▸ Your instructions
Find the lines that contain the word "Blender" and copy each one.

* begin Data excerpts *

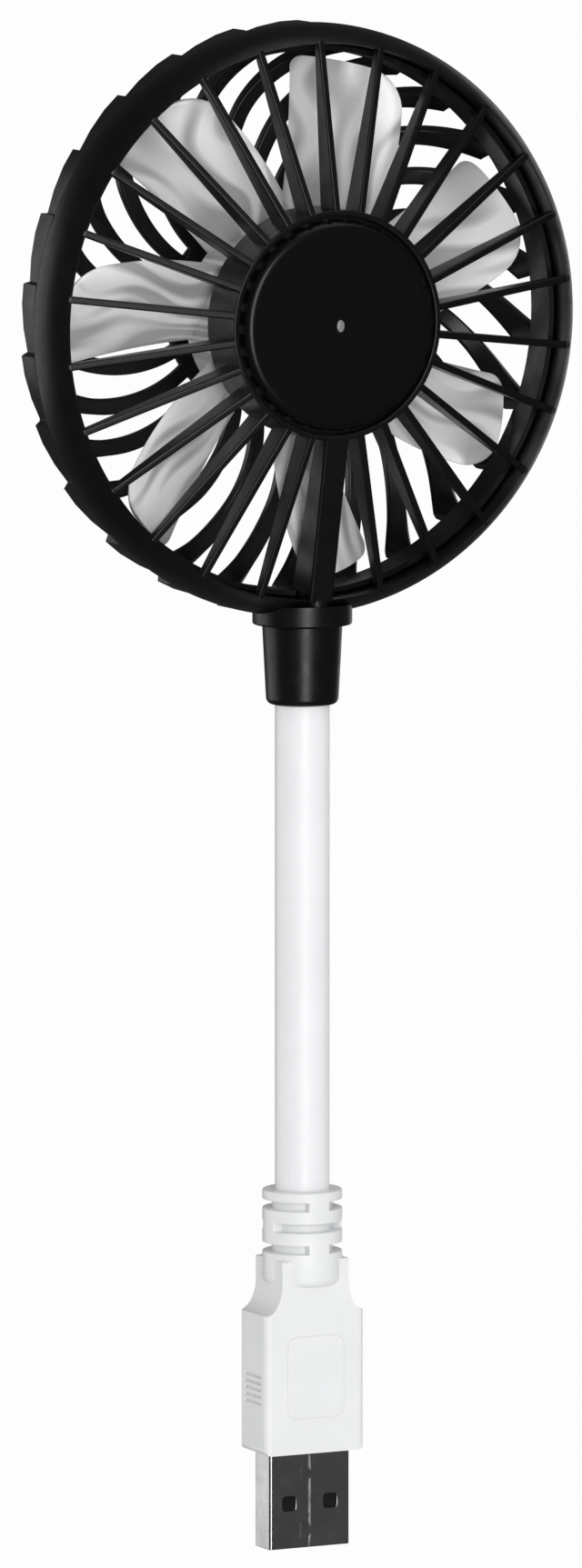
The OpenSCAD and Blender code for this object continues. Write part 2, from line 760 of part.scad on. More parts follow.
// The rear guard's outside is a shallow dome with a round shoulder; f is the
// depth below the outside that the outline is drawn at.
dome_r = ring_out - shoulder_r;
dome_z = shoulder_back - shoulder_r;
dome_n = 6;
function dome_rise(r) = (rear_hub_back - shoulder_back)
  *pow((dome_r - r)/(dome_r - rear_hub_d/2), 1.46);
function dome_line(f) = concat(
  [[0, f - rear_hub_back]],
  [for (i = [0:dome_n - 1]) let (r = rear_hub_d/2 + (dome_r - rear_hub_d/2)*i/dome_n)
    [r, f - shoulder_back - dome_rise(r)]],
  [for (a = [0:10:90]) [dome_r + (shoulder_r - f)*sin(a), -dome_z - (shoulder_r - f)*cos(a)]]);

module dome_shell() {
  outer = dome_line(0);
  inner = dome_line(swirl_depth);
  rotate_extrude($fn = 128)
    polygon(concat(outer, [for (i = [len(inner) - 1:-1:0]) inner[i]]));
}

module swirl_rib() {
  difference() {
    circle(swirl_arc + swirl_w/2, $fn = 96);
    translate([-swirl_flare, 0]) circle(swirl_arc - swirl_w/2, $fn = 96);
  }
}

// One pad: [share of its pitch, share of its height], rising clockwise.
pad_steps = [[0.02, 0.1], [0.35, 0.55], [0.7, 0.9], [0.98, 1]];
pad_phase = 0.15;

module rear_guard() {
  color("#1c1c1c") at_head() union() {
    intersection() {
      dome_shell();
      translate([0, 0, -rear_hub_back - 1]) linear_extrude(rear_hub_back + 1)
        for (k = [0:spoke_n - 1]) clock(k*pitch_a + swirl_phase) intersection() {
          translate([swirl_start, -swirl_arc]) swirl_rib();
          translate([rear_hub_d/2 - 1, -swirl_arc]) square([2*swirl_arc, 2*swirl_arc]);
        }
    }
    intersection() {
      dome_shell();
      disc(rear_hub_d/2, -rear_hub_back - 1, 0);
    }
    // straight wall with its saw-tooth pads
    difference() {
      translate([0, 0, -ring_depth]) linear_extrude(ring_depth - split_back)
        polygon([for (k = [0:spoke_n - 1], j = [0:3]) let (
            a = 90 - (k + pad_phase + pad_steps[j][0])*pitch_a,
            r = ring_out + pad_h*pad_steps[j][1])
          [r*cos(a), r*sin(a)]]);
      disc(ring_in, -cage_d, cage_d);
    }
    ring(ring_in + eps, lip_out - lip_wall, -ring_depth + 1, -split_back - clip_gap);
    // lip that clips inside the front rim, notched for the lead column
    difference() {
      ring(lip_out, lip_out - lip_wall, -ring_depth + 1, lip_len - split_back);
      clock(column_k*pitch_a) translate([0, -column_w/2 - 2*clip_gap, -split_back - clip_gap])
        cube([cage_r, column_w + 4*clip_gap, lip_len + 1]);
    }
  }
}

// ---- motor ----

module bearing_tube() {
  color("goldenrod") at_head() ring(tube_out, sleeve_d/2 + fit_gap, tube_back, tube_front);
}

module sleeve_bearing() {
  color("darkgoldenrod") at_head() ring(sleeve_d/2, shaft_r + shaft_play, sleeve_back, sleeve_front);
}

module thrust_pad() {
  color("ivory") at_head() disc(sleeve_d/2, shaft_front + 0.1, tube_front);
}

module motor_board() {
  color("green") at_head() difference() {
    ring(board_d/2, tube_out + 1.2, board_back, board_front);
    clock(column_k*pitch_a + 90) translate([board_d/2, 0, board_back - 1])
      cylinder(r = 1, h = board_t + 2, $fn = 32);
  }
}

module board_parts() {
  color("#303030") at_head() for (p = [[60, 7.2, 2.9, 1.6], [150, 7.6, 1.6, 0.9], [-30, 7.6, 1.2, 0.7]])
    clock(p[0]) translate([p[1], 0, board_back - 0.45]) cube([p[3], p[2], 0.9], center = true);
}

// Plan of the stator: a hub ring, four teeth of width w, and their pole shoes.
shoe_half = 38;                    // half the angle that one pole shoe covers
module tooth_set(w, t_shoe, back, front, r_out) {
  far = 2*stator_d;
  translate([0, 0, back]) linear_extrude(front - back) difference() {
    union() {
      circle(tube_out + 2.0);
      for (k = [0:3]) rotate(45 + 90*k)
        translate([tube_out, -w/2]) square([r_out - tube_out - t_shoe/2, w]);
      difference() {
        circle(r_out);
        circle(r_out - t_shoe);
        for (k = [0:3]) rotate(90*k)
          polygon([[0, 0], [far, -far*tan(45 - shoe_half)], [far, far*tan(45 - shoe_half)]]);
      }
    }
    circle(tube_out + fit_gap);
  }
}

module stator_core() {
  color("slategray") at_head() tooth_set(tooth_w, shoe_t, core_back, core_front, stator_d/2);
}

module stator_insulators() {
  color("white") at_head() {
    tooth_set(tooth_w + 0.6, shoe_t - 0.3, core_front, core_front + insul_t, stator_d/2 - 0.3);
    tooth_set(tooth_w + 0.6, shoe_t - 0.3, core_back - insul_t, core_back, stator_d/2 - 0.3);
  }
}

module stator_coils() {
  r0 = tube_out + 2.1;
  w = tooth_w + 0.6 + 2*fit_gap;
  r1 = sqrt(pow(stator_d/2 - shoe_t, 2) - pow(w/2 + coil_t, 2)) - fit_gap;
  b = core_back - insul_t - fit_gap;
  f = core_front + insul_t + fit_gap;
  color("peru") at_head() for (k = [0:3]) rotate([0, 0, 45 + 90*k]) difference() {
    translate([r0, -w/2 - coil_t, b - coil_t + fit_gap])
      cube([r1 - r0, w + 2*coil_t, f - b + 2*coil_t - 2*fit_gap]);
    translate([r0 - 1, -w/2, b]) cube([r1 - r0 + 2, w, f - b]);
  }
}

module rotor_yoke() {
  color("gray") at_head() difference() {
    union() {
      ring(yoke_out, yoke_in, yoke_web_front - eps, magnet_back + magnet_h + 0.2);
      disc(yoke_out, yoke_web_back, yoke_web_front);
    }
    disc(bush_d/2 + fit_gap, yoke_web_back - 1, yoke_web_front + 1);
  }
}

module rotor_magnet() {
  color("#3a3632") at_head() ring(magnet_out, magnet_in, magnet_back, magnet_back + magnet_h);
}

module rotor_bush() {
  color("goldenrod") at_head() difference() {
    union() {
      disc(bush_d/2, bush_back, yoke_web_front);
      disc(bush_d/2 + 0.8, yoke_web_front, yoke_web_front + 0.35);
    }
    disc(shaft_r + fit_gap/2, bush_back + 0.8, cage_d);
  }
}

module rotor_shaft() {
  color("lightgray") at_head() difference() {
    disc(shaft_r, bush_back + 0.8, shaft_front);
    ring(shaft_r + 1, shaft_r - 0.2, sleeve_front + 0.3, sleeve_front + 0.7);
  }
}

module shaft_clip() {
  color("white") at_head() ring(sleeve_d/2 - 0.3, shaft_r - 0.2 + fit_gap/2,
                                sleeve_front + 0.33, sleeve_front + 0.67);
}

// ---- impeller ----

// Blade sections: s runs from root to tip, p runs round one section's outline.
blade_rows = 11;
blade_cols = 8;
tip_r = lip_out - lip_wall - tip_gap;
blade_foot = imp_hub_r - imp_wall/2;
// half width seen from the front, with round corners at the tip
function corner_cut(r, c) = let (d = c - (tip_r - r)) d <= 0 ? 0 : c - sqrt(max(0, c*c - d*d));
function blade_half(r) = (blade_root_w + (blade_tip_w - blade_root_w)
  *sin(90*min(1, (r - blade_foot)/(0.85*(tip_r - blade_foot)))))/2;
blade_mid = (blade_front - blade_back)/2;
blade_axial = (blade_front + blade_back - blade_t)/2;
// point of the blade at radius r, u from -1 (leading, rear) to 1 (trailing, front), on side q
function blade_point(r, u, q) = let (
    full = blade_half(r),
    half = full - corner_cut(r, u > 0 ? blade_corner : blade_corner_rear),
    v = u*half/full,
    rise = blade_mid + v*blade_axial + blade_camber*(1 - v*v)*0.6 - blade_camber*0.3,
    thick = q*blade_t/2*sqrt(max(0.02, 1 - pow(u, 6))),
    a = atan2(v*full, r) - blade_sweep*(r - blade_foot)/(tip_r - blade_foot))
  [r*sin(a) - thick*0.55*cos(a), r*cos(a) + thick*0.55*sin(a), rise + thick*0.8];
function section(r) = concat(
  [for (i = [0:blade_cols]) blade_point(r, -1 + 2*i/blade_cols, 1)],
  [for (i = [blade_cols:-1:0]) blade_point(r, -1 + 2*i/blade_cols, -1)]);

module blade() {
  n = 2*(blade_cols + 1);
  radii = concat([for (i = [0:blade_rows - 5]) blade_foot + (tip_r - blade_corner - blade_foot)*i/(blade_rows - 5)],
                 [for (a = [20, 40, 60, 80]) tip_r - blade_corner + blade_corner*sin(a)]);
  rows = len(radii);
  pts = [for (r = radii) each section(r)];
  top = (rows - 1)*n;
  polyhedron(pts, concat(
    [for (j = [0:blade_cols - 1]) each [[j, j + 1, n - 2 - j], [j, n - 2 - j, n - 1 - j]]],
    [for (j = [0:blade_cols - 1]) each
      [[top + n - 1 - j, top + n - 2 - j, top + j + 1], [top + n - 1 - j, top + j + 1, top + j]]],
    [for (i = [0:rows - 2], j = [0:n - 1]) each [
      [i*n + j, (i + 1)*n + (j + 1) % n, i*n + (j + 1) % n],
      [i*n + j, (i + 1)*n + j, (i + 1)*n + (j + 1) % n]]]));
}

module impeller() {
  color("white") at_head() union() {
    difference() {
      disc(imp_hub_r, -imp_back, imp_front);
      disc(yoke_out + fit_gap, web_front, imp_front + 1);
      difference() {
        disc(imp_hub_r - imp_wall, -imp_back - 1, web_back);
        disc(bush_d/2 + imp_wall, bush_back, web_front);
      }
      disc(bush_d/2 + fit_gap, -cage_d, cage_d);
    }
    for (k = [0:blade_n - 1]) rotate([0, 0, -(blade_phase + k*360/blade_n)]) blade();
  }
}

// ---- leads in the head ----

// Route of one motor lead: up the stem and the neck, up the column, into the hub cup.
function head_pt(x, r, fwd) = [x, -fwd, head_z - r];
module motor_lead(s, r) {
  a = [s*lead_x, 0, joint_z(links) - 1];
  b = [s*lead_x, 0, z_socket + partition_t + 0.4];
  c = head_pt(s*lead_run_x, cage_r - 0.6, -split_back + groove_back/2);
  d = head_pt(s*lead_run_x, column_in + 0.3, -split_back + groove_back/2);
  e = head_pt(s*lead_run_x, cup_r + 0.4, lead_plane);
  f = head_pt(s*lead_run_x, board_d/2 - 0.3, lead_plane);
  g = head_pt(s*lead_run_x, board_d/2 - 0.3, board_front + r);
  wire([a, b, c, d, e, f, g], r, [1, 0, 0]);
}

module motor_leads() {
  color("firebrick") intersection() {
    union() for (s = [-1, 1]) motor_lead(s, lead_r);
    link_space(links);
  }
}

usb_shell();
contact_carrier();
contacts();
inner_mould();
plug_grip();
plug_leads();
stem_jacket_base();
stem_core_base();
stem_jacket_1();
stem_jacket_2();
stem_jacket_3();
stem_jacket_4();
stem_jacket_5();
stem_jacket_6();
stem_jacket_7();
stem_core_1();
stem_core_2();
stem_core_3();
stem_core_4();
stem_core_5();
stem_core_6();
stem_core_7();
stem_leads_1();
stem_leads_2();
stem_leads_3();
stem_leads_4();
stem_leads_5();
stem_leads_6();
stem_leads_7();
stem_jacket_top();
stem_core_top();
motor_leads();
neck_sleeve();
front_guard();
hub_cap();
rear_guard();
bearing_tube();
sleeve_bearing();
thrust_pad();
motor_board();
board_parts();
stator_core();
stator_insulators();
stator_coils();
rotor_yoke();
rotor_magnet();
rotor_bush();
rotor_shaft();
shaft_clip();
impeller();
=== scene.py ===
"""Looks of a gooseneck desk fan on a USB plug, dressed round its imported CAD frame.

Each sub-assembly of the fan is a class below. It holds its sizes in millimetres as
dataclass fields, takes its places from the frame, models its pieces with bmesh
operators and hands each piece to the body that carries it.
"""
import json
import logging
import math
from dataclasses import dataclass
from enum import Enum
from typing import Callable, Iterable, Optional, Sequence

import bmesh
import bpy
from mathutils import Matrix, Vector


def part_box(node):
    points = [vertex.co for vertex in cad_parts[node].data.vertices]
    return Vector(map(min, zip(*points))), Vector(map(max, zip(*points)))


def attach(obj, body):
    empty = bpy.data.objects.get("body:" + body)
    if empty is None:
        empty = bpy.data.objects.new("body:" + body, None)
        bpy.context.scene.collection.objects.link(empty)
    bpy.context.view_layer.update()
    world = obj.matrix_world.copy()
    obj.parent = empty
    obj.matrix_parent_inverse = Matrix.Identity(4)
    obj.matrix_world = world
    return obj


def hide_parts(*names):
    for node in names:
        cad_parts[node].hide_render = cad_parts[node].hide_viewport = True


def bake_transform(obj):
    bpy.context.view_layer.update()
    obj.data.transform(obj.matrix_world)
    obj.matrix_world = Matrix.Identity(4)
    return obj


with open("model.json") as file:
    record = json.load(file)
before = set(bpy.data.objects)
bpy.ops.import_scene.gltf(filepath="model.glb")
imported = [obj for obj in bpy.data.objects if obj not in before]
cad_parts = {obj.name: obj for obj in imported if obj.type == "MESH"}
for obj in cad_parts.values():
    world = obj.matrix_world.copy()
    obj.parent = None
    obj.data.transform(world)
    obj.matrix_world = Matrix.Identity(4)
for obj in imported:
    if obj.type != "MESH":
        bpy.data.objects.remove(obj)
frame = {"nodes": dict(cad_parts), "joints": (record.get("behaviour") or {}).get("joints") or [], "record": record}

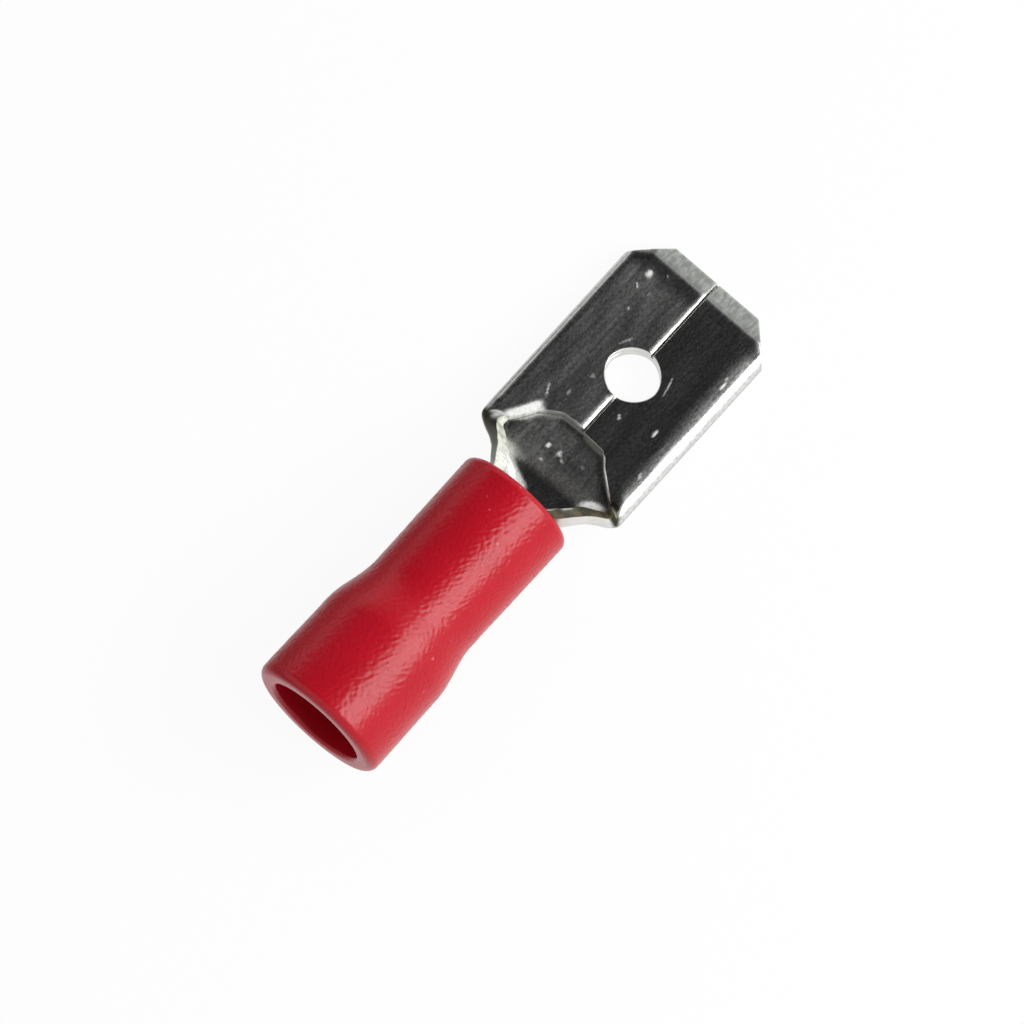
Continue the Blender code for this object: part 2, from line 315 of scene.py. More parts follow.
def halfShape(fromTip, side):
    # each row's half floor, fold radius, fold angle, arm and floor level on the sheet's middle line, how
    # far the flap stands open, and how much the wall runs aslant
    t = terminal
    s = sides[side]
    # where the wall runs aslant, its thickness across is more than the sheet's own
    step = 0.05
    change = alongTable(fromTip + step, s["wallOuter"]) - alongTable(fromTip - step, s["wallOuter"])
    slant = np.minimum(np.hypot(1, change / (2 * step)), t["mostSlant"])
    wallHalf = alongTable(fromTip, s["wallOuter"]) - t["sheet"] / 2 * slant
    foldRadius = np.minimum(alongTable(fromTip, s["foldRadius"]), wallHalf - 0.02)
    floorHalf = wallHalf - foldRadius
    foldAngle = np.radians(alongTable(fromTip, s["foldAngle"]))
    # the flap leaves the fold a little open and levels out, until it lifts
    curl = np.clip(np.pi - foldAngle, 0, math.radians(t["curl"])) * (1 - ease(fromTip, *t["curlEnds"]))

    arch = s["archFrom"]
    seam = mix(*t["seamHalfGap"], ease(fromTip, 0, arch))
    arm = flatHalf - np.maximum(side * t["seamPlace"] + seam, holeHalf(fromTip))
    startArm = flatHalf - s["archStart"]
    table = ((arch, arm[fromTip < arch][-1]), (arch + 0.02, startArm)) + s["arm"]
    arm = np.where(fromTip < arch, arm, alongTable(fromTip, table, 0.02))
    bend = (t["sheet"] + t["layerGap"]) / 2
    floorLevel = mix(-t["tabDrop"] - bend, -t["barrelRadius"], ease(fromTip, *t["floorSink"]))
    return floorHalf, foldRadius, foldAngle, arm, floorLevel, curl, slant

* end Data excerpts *

▸ Solution to the problem
The OpenSCAD and Blender code for this object continues. Write part 2, from line 760 of part.scad on. More parts follow.
Continue the Blender code for this object: part 2, from line 315 of scene.py. More parts follow.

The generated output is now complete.